Yet here I have what is called the Øresund region, with Copenhagen across the
bridge. So I still much prefer to live down here.

------
Timothycquinn
Nick is a very nice guy. I recall chatting with him back in his MatrixOne
days. Great coder too.

------
lurker123
My history from Midwest to Mountain West

2004-2014 53K - 85K at the same company ( Had a shit ton of extracurricular
pursuits.. didn't really focus on software engineer growth)
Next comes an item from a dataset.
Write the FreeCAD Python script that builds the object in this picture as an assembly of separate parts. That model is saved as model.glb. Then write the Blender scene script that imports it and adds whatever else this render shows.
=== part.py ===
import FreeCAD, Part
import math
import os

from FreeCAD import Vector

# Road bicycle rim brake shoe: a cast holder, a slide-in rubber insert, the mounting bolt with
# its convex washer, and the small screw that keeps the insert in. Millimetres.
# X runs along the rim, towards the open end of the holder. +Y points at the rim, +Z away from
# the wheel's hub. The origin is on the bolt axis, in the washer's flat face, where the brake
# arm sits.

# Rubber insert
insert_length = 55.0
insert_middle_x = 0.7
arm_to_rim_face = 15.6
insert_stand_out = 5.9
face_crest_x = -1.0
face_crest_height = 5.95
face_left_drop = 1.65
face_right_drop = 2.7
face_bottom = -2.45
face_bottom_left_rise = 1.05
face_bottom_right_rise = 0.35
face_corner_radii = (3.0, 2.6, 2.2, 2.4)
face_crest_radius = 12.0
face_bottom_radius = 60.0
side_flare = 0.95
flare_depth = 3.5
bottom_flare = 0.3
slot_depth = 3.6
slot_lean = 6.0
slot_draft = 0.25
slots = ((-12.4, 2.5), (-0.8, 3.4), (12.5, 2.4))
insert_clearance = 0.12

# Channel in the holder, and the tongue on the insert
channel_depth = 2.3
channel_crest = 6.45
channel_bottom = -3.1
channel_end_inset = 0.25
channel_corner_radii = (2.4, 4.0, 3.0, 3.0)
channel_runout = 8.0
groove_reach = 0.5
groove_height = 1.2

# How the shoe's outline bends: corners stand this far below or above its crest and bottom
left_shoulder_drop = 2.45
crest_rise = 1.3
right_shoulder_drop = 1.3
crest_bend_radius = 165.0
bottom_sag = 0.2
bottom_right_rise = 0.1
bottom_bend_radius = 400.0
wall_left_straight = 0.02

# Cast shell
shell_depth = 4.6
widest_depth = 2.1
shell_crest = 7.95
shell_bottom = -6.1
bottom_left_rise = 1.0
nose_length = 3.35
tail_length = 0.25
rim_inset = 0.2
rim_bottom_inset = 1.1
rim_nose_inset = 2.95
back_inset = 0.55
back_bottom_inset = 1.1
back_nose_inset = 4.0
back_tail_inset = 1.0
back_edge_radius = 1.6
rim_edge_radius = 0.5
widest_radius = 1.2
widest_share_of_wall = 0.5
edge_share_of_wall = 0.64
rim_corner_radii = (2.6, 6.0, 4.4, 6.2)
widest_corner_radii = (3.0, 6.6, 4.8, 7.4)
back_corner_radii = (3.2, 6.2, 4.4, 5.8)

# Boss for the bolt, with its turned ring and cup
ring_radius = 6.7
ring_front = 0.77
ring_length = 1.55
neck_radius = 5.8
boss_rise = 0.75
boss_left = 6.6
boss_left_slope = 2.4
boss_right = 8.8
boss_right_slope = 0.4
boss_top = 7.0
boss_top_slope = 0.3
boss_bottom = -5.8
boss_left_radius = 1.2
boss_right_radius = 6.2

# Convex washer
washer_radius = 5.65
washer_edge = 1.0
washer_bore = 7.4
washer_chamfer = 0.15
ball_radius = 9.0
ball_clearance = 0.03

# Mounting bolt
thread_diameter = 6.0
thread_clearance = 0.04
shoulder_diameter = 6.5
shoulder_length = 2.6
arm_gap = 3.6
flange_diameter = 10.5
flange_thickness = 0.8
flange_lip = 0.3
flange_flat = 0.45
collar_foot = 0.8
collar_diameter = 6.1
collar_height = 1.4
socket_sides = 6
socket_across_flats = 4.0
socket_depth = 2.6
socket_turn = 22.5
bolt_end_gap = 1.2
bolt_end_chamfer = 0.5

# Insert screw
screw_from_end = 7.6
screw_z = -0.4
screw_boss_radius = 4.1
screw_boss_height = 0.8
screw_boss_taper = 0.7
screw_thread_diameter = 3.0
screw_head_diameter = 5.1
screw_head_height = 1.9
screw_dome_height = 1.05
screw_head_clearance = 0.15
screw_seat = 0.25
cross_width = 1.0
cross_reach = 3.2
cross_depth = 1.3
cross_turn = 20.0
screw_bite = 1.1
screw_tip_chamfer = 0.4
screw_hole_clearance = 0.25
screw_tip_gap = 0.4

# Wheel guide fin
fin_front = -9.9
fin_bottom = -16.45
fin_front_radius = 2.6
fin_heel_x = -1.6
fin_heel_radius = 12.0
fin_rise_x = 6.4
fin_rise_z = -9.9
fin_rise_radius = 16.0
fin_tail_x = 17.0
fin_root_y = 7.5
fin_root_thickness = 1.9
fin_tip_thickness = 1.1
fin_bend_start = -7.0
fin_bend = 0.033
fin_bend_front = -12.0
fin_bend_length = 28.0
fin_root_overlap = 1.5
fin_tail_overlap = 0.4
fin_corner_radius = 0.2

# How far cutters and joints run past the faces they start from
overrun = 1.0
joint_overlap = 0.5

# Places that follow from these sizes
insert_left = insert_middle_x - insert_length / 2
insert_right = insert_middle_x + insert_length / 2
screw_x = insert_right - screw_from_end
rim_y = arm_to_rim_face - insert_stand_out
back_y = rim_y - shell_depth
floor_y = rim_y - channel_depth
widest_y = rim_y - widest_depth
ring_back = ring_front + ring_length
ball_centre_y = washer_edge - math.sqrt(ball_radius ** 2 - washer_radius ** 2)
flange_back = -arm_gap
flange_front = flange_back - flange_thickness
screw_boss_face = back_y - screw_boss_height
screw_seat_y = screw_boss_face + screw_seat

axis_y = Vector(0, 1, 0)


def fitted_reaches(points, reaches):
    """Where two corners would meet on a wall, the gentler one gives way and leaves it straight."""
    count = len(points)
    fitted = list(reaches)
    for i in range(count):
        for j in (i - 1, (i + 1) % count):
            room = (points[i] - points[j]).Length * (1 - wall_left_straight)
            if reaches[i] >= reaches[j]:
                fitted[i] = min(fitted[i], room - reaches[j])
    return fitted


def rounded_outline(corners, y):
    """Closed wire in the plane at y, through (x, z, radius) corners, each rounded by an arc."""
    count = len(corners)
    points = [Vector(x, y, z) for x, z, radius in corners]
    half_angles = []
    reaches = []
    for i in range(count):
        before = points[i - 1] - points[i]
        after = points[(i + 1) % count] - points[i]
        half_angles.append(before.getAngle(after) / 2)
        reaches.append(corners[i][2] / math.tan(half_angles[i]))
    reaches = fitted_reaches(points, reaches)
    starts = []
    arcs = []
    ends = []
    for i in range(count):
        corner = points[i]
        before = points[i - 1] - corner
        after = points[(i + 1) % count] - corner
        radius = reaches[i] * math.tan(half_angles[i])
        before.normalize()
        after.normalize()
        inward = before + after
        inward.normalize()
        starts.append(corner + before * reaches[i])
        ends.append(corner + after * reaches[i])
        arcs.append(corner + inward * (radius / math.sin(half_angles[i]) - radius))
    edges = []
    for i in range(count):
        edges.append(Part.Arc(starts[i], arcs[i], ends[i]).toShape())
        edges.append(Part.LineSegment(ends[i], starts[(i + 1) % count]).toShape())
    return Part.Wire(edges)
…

2015-2017 95K - 107K different company

2018 contracting 170K contractor at different company

2018 FTE 140K + bonus + benefits at different company

------
throwsalary
SF 30 year old Indian guy, first year of first job out of grad school

251k = 145k salary + 40k bonus (30 signing and 10 end of year) + 66k (RSU per
year)

This was possible due to unique nature of the role, grad school and internship
that got converted into a return offer.

------
puncoz
In our country where I am based on, the salary is pretty much less. Also, the
living standard is also low.

2014-2016: Junior web developer. starting $1.2k (annual) ending $3.6k (annual)

2017-present: Software Engineer. starting $5k (annual), current $7k (annual)

------
ensiferum
So the guy went in 14 years from zero to "principal architect" ?

Can someone explain to me is this based on technical merit or is it just
networking/office politics/bullying/elbow tactics/ass kissing/luck?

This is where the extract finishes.